(What the exercise asks) Your task is to copy the lines between the line containing "for knot, point" and the line containing "if empty is", counting both of those lines, and to emit nothing more.

#### Source material

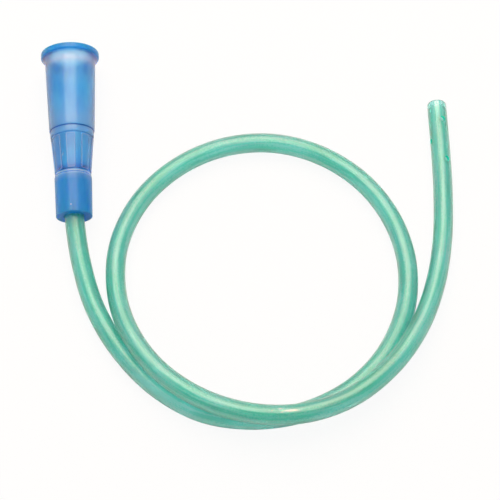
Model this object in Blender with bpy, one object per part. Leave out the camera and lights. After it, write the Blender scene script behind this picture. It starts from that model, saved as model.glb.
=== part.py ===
# Funnel-ended oxygen catheter: a moulded soft connector with a ribbed grip, bonded to one
# length of hollow tube that lies in a single loop. Metres, +Z up. The connector's axis runs
# along +Y, mouth forward, and the origin is under the middle of the connector.

import math

import bmesh
import bpy
from mathutils import Matrix, Vector

mm = 0.001
clearance = 0.3 * mm

# Tube, French size 14
tube_diameter = 4.67 * mm
tube_lumen = 3.3 * mm
tube_insertion = 10.0 * mm

# Connector, lengths counted from its tail end
connector_length = 43.0 * mm
wall = 0.75 * mm
edge_round = 0.25 * mm
sleeve_wall = 1.73 * mm
sleeve_taper = 0.16 * mm
sleeve_length = 10.0 * mm
shoulder_length = 0.8 * mm
waist_length = 9.5 * mm
waist_low_radius = 4.14 * mm
waist_high_radius = 4.96 * mm
ring_step = 0.28 * mm
ring_length = 1.8 * mm
ring_bulge = 0.07 * mm
cone_step = 0.26 * mm
cone_high_radius = 6.15 * mm
flare_length = 1.8 * mm
rim_width = 1.0 * mm
rim_thickness = 1.3 * mm
step_slope = 0.15 * mm

# Grip pads round the waist, their width measured at its narrow end
pad_count = 8
pad_height = 0.24 * mm
pad_width = 1.9 * mm
pad_corner = 0.5 * mm
pad_margin = 0.25 * mm

# Inside of the connector, behind the mouth
mouth_round = 0.3 * mm
lip_thickness = 0.8 * mm
funnel_floor_length = 1.2 * mm

tube_radius = tube_diameter / 2
lip_radius = tube_lumen / 2
socket_radius = tube_radius + clearance
socket_depth = tube_insertion + clearance
tail_radius = socket_radius + sleeve_wall
sleeve_radius = tail_radius + sleeve_taper
ring_radius = waist_high_radius + ring_step
cone_low_radius = ring_radius + cone_step
rim_radius = cone_high_radius + rim_width
waist_start = sleeve_length + shoulder_length
waist_end = waist_start + waist_length
ring_end = waist_end + ring_length
rim_start = connector_length - rim_thickness
cone_end = rim_start - flare_length

# Where the tube's centre runs after the sleeve, in millimetres
route = [
    (1.3, -33.1, 3.6),
    (4.3, -44.8, 3.0),
    (9.9, -55.6, 2.6),
    (17.8, -64.9, 2.4),
    (28.0, -71.6, 2.4),
    (39.8, -74.1, 2.4),
    (51.8, -72.9, 2.4),
    (62.9, -68.0, 2.4),
    (71.6, -59.8, 2.4),
    (77.1, -48.9, 2.4),
    (78.5, -36.8, 2.4),
    (75.7, -25.0, 2.4),
    (69.2, -14.8, 2.4),
    (59.5, -7.3, 2.4),
    (48.1, -3.6, 2.4),
    (36.1, -4.2, 2.4),
    (24.9, -9.0, 2.4),
    (16.0, -17.2, 2.4),
    (10.5, -28.1, 2.5),
    (9.4, -40.1, 3.4),
    (12.1, -51.8, 5.7),
    (18.4, -62.1, 7.0),
    (27.8, -69.7, 7.3),
    (39.1, -74.1, 7.4),
    (51.1, -74.9, 7.3),
    (62.5, -71.4, 6.9),
    (72.3, -64.2, 6.4),
    (79.6, -54.7, 5.2),
    (84.6, -43.6, 3.3),
    (87.6, -31.8, 2.4),
    (89.0, -19.7, 2.4),
    (89.6, -7.6, 2.4),
    (89.9, 5.0, 2.4),
]


def clear_scene():
    for item in list(bpy.data.objects):
        bpy.data.objects.remove(item, do_unlink=True)


def soft_plastic(name, colour, alpha):
    material = bpy.data.materials.new(name)
    material.use_nodes = True
    shader = material.node_tree.nodes["Principled BSDF"]
    shader.inputs["Base Color"].default_value = (*colour, 1.0)
    shader.inputs["Roughness"].default_value = 0.3
    shader.inputs["Metallic"].default_value = 0.0
    shader.inputs["Alpha"].default_value = alpha
    return material


def arc(along, radius, size, start, end, steps=3):
    """Points (along, radius) on a quarter or less of a circle, angles in degrees."""
    points = []
    for step in range(steps + 1):
        angle = math.radians(start + (end - start) * step / steps)
        points.append((along + size * math.cos(angle), radius + size * math.sin(angle)))
    return points


def mix(low, high, share):
    return low + (high - low) * share


def waist_radius(along):
    return mix(waist_low_radius, waist_high_radius, (along - waist_start) / waist_length)


def plain_rows(points):
    return [(along, radius, 0.0, pad_width / 2) for along, radius in points]


def pad_rows():
    """Rows over the waist: distance from the tail, root radius, rise and half width of a pad."""
    half = pad_width / 2
    rows = []
    low = waist_start + pad_margin
    high = waist_end - pad_margin
    for turn in (0.0, 30.0, 60.0, 90.0):
        inset = pad_corner * (1 - math.sin(math.radians(turn)))
        rise_along = step_slope + pad_corner * (1 - math.cos(math.radians(turn)))
        rows.append((low + rise_along, pad_height, half - inset))
    mirrored = [(low + high - along, rise, width) for along, rise, width in reversed(rows)]
    ends = half - pad_corner
    full = [(low, 0.0, ends)] + rows + mirrored + [(high, 0.0, ends)]
    return [(along, waist_radius(along), rise, width) for along, rise, width in full]


def outer_rows():
    """The outside of the connector from its tail end to its mouth."""
    tail = arc(edge_round, tail_radius - edge_round, edge_round, 180, 90)
    shoulder = [
        (sleeve_length - edge_round, sleeve_radius),
        (sleeve_length, sleeve_radius - edge_round / 4),
        (waist_start, waist_low_radius + pad_height),
        (waist_start + pad_margin / 2, waist_low_radius),
    ]
    ring = [(waist_end, waist_high_radius)]
    for share in (0.0, 0.25, 0.5, 0.75, 1.0):
        bulge = ring_bulge * math.sin(math.pi * share)
        ring.append((mix(waist_end + step_slope, ring_end, share), ring_radius + bulge))
    cone = [(ring_end + step_slope, cone_low_radius), (cone_end, cone_high_radius)]
    flare = []
    for share in (0.3, 0.55, 0.75, 0.9):
        swell = (rim_radius - edge_round - cone_high_radius) * share ** 1.6
        flare.append((mix(cone_end, rim_start, share), cone_high_radius + swell))
    rim = arc(rim_start + edge_round, rim_radius - edge_round, edge_round, 180, 90)
    lip = arc(connector_length - edge_round, rim_radius - edge_round, edge_round, 90, 0)
    return (plain_rows(tail + shoulder) + pad_rows()
            + plain_rows(ring + cone + flare + rim + lip))


def inner_rows():
    """The bore from the mouth back to the tail end, one wall inside the outer shape."""
    floor_low = socket_depth + lip_thickness
    floor_high = floor_low + funnel_floor_length
    mouth_radius = cone_high_radius - wall
    mouth = arc(connector_length - mouth_round, mouth_radius + mouth_round, mouth_round, 0, -90)
    rest = [
        (ring_end, ring_radius - wall),
        (waist_end, waist_high_radius - wall),
        (floor_high, waist_radius(floor_high) - wall),
        (floor_low, lip_radius),
        (socket_depth, lip_radius),
        (socket_depth, socket_radius),
        (edge_round, socket_radius),
        (0.0, socket_radius + edge_round),
    ]
    return plain_rows(mouth + rest)


def pad_angles(radius, half_width):
    """Column angles over one pad and the gap beside it, with True where the pad is raised."""
    pitch = 2 * math.pi / pad_count
    edge = half_width / radius
    foot = edge + step_slope / radius
    return [(-foot, False), (-edge, True), (-edge / 2, True), (0.0, True),
            (edge / 2, True), (edge, True), (foot, False), (pitch / 2, False)]


def connector_mesh():
    rows = outer_rows() + inner_rows()
    shape = bmesh.new()
    rings = []
    for along, radius, rise, half_width in rows:
        ring = []
        for pad in range(pad_count):
            middle = 2 * math.pi * pad / pad_count
            for angle, raised in pad_angles(waist_radius(waist_start), half_width):
                reach = radius + (rise if raised else 0.0)
                turn = middle + angle
                point = (reach * math.sin(turn), reach * math.cos(turn), along)
                ring.append(shape.verts.new(point))
        rings.append(ring)
    around = len(rings[0])
    for index, ring in enumerate(rings):
        following = rings[(index + 1) % len(rings)]
        for column in range(around):
            beside = (column + 1) % around
            shape.faces.new((ring[column], ring[beside], following[beside], following[column]))
    bmesh.ops.recalc_face_normals(shape, faces=shape.faces)
    mesh = bpy.data.meshes.new("funnel_connector")
    shape.to_mesh(mesh)
    shape.free()
    mesh.shade_smooth()
    mesh.set_sharp_from_angle(angle=math.radians(35))
    return mesh


def lay_down(mesh):
    """The turn and place that rest the connector on its rim and tail edge over the origin."""
    tilt = math.atan2(rim_radius - tail_radius, connector_length - rim_thickness)
    turn = Matrix.Rotation(tilt - math.pi / 2, 3, "X")
    corners = [turn @ vertex.co for vertex in mesh.vertices]
    lengths = [corner.y for corner in corners]
    place = Vector((0.0, -(min(lengths) + max(lengths)) / 2, -min(c.z for c in corners)))
    return turn, place


def make_connector():
    mesh = connector_mesh()
    turn, place = lay_down(mesh)
    seat = bpy.data.objects.new("connector_seat", None)
    seat.location = place
    seat.rotation_euler = turn.to_euler()
    bpy.context.scene.collection.objects.link(seat)
    connector = bpy.data.objects.new("funnel_connector", mesh)
    connector.parent = seat
    mesh.materials.append(soft_plastic("blue_soft_vinyl", (0.05, 0.25, 0.62), 0.75))
    bpy.context.scene.collection.objects.link(connector)
    return turn, place


def smooth_points(points, steps=24):
    """Points along a smooth curve that passes through the given ones."""
    ends = [2 * points[0] - points[1]] + points + [2 * points[-1] - points[-2]]
    curve = []
    for index in range(1, len(ends) - 2):
        before, start, stop, after = ends[index - 1:index + 3]
        for step in range(steps):
            t = step / steps
            curve.append(0.5 * (2 * start + (stop - before) * t
                                + (2 * before - 5 * start + 4 * stop - after) * t ** 2
                                + (3 * start - before - 3 * stop + after) * t ** 3))
    return curve + [points[-1]]


def even_points(curve, spacing):
    """The curve read again at even steps close to the spacing."""
    travelled = [0.0]
    for start, stop in zip(curve, curve[1:]):
        travelled.append(travelled[-1] + (stop - start).length)
    count = round(travelled[-1] / spacing)
    points = []
    index = 0
    for step in range(count + 1):
        target = travelled[-1] * step / count
        while index < len(curve) - 2 and travelled[index + 1] < target:
            index += 1
        share = (target - travelled[index]) / (travelled[index + 1] - travelled[index])
        points.append(curve[index].lerp(curve[index + 1], share))
    return points


def make_tube(turn, place):
    """The catheter's tube, from its end in the socket to its free tip."""
    inside = place + turn @ Vector((0.0, 0.0, tube_insertion))
    half_way = place + turn @ Vector((0.0, 0.0, tube_insertion / 2))
    laid = [Vector(point) * mm for point in route]
    curve = smooth_points([inside, half_way, place] + laid)
    points = even_points(curve, 2 * tube_diameter)
    data = bpy.data.curves.new("catheter_tube", "CURVE")
    data.dimensions = "3D"
    data.bevel_depth = tube_radius
    data.bevel_resolution = 4
    data.use_fill_caps = True
    spline = data.splines.new("POLY")
    spline.points.add(len(points) - 1)
    for knot, point in zip(spline.points, points):
        knot.co = (*point, 1.0)
    spline.use_smooth = True
    data.materials.append(soft_plastic("green_soft_vinyl", (0.16, 0.58, 0.44), 0.8))
    tube = bpy.data.objects.new("catheter_tube", data)
    bpy.context.scene.collection.objects.link(tube)


clear_scene()
turn, place = make_connector()
make_tube(turn, place)
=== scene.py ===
# Nasal oxygen catheter: a blue moulded funnel bonded to one looped green tube, on a white table.
import math

import bmesh
import bpy
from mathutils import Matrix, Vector
from mathutils.kdtree import KDTree


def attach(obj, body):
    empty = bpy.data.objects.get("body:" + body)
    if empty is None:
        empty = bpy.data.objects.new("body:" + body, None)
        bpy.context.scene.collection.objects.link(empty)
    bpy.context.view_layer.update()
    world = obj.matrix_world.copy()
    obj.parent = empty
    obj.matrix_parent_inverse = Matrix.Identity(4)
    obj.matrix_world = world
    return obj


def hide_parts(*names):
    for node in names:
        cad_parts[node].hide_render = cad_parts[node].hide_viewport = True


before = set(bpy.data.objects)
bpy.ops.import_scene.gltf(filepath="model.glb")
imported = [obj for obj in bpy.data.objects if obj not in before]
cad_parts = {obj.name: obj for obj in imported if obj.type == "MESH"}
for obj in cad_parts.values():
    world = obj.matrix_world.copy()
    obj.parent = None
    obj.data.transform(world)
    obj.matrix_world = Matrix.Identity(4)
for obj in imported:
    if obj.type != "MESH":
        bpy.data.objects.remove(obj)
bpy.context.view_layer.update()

mm = 0.001
up = Vector((0, 0, 1))
white = (1, 1, 1, 1)


def toLinear(colour):
    parts = [int(colour[i:i + 2], 16) / 255 for i in (1, 3, 5)]
    return tuple(p / 12.92 if p <= 0.04045 else ((p + 0.055) / 1.055) ** 2.4 for p in parts) + (1.0,)


def addNode(tree, kind, settings, links=()):
    # a setting is the node's own property, or else one of its sockets, by name or number
    node = tree.nodes.new(kind)
    for key, value in settings.items():
        if isinstance(key, str) and hasattr(node, key):
            setattr(node, key, value)
        else:
            node.inputs[key].default_value = value
    for key, source, output in links:
        tree.links.new(source.outputs[output], node.inputs[key])
    return node


def newMaterial(name):
    material = bpy.data.materials.new(name)
    material.use_nodes = True
    material.node_tree.nodes.clear()
    return material, material.node_tree


def scuffMask(tree, place, scuffs):
    # 1 inside each small mark, given by its place in mm, half length, half width and turn in degrees
    gone, full = 1.2, 0.6  # where a mark has faded out and where it is whole, in half sizes
    mask = None
    for where, halfLong, halfWide, turn in scuffs:
        local = addNode(tree, "ShaderNodeMapping", {
            "vector_type": "TEXTURE", "Location": Vector(where) * mm,
            "Rotation": (0, 0, math.radians(turn)),
            "Scale": Vector((halfLong, halfWide, 1.0)) * mm}, [("Vector", place, "Object")])
        far = addNode(tree, "ShaderNodeVectorMath", {"operation": "LENGTH"}, [(0, local, 0)])
        mark = addNode(tree, "ShaderNodeMapRange", {"From Min": gone, "From Max": full},
                       [("Value", far, "Value")])
        mask = mark if mask is None else addNode(
            tree, "ShaderNodeMath", {"operation": "MAXIMUM"}, [(0, mask, 0), (1, mark, 0)])
    return mask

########

(Exercise output)
    for knot, point in zip(spline.points, points):
        knot.co = (*point, 1.0)
    spline.use_smooth = True
    data.materials.append(soft_plastic("green_soft_vinyl", (0.16, 0.58, 0.44), 0.8))
    tube = bpy.data.objects.new("catheter_tube", data)
    bpy.context.scene.collection.objects.link(tube)


clear_scene()
turn, place = make_connector()
make_tube(turn, place)
=== scene.py ===
# Nasal oxygen catheter: a blue moulded funnel bonded to one looped green tube, on a white table.
import math

import bmesh
import bpy
from mathutils import Matrix, Vector
from mathutils.kdtree import KDTree


def attach(obj, body):
    empty = bpy.data.objects.get("body:" + body)
    if empty is None:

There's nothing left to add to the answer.